### GIVEN TASK
Write out the full listing again, exactly as it stands.

### PROVIDED DATA
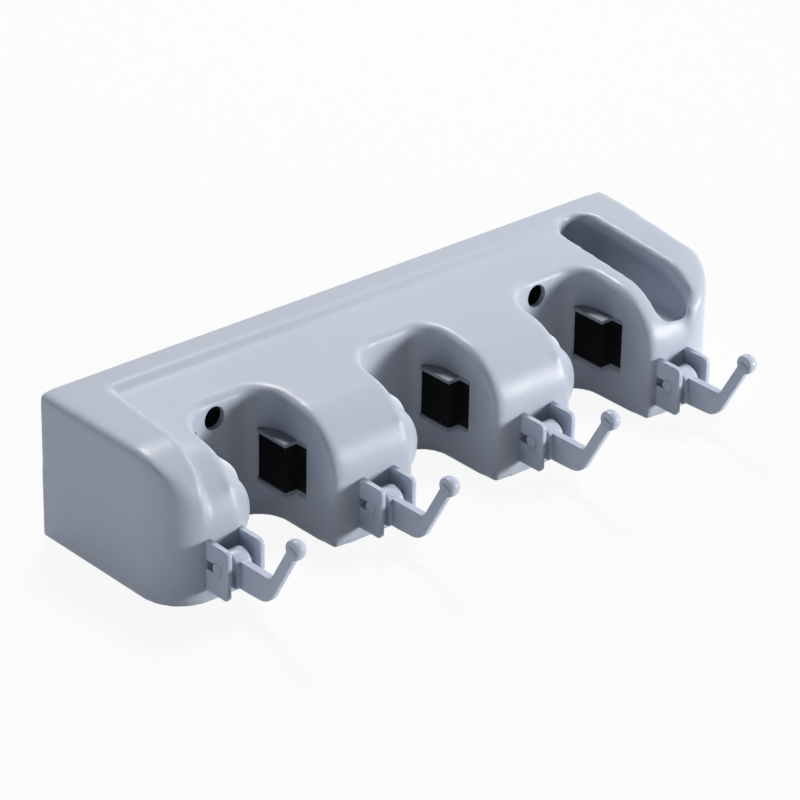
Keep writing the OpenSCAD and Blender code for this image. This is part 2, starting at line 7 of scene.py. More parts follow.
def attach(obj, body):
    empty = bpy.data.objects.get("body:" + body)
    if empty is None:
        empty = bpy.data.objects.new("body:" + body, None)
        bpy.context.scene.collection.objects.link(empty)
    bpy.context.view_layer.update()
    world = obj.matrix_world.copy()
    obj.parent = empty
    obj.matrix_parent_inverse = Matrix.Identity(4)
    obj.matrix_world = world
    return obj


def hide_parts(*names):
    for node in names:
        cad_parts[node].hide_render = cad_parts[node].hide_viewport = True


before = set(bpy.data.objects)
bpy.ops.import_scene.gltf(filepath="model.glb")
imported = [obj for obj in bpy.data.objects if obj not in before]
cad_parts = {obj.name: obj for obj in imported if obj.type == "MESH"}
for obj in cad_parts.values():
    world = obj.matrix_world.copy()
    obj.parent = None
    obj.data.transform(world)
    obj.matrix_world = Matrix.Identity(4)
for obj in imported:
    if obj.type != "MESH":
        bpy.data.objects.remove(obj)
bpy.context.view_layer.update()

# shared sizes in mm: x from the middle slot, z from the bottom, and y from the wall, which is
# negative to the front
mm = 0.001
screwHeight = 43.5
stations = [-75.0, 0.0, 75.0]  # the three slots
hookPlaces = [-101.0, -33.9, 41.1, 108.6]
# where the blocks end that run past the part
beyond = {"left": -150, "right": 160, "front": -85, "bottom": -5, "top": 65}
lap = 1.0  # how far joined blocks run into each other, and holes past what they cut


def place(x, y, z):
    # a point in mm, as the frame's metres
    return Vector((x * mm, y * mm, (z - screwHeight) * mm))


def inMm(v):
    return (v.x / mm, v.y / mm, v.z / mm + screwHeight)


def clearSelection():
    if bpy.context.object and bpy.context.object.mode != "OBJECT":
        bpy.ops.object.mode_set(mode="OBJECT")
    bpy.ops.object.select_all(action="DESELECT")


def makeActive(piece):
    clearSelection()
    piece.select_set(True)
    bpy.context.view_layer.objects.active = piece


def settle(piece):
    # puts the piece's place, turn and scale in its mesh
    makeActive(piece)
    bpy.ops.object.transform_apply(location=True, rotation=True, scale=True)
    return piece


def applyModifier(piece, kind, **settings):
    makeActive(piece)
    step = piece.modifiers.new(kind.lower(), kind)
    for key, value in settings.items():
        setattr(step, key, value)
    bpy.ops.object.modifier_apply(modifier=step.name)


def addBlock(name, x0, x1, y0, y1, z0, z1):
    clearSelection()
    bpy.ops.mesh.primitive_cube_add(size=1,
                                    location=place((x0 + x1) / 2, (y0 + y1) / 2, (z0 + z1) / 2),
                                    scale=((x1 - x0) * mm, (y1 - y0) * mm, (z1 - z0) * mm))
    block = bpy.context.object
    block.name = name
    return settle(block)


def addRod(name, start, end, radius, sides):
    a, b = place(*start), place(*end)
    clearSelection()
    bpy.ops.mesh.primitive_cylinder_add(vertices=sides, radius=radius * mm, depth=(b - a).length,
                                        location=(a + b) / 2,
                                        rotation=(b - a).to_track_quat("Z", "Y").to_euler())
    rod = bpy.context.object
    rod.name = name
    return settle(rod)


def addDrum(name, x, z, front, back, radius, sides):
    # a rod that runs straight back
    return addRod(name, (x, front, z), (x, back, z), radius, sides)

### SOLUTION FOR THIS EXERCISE
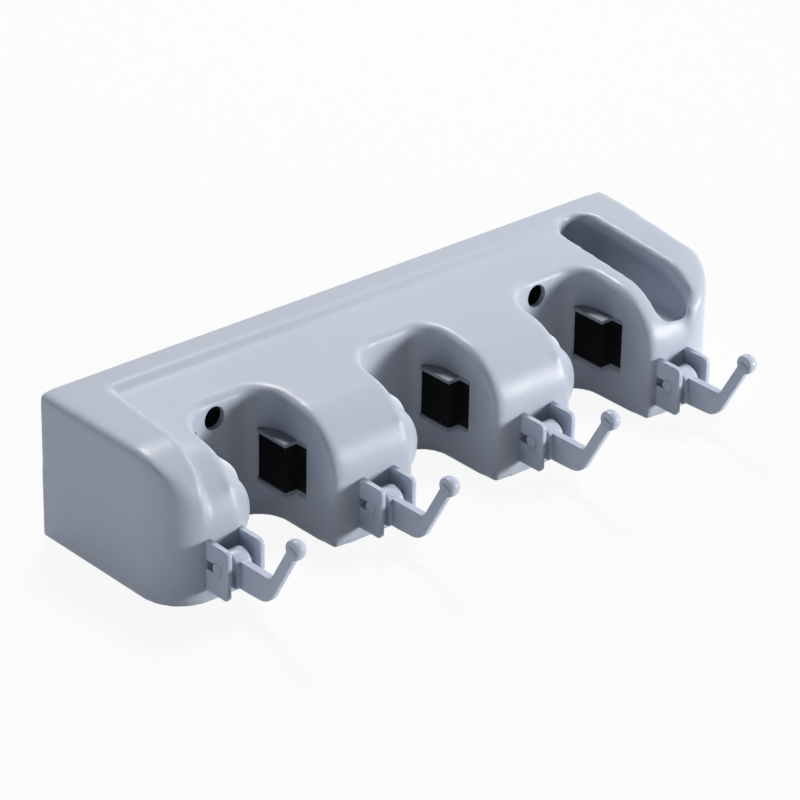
Keep writing the OpenSCAD and Blender code for this image. This is part 2, starting at line 7 of scene.py. More parts follow.
def attach(obj, body):
    empty = bpy.data.objects.get("body:" + body)
    if empty is None:
        empty = bpy.data.objects.new("body:" + body, None)
        bpy.context.scene.collection.objects.link(empty)
    bpy.context.view_layer.update()
    world = obj.matrix_world.copy()
    obj.parent = empty
    obj.matrix_parent_inverse = Matrix.Identity(4)
    obj.matrix_world = world
    return obj


def hide_parts(*names):
    for node in names:
        cad_parts[node].hide_render = cad_parts[node].hide_viewport = True


before = set(bpy.data.objects)
bpy.ops.import_scene.gltf(filepath="model.glb")
imported = [obj for obj in bpy.data.objects if obj not in before]
cad_parts = {obj.name: obj for obj in imported if obj.type == "MESH"}
for obj in cad_parts.values():
    world = obj.matrix_world.copy()
    obj.parent = None
    obj.data.transform(world)
    obj.matrix_world = Matrix.Identity(4)
for obj in imported:
    if obj.type != "MESH":
        bpy.data.objects.remove(obj)
bpy.context.view_layer.update()

# shared sizes in mm: x from the middle slot, z from the bottom, and y from the wall, which is
# negative to the front
mm = 0.001
screwHeight = 43.5
stations = [-75.0, 0.0, 75.0]  # the three slots
hookPlaces = [-101.0, -33.9, 41.1, 108.6]
# where the blocks end that run past the part
beyond = {"left": -150, "right": 160, "front": -85, "bottom": -5, "top": 65}
lap = 1.0  # how far joined blocks run into each other, and holes past what they cut


def place(x, y, z):
    # a point in mm, as the frame's metres
    return Vector((x * mm, y * mm, (z - screwHeight) * mm))


def inMm(v):
    return (v.x / mm, v.y / mm, v.z / mm + screwHeight)


def clearSelection():
    if bpy.context.object and bpy.context.object.mode != "OBJECT":
        bpy.ops.object.mode_set(mode="OBJECT")
    bpy.ops.object.select_all(action="DESELECT")


def makeActive(piece):
    clearSelection()
    piece.select_set(True)
    bpy.context.view_layer.objects.active = piece


def settle(piece):
    # puts the piece's place, turn and scale in its mesh
    makeActive(piece)
    bpy.ops.object.transform_apply(location=True, rotation=True, scale=True)
    return piece


def applyModifier(piece, kind, **settings):
    makeActive(piece)
    step = piece.modifiers.new(kind.lower(), kind)
    for key, value in settings.items():
        setattr(step, key, value)
    bpy.ops.object.modifier_apply(modifier=step.name)


def addBlock(name, x0, x1, y0, y1, z0, z1):
    clearSelection()
    bpy.ops.mesh.primitive_cube_add(size=1,
                                    location=place((x0 + x1) / 2, (y0 + y1) / 2, (z0 + z1) / 2),
                                    scale=((x1 - x0) * mm, (y1 - y0) * mm, (z1 - z0) * mm))
    block = bpy.context.object
    block.name = name
    return settle(block)


def addRod(name, start, end, radius, sides):
    a, b = place(*start), place(*end)
    clearSelection()
    bpy.ops.mesh.primitive_cylinder_add(vertices=sides, radius=radius * mm, depth=(b - a).length,
                                        location=(a + b) / 2,
                                        rotation=(b - a).to_track_quat("Z", "Y").to_euler())
    rod = bpy.context.object
    rod.name = name
    return settle(rod)


def addDrum(name, x, z, front, back, radius, sides):
    # a rod that runs straight back
    return addRod(name, (x, front, z), (x, back, z), radius, sides)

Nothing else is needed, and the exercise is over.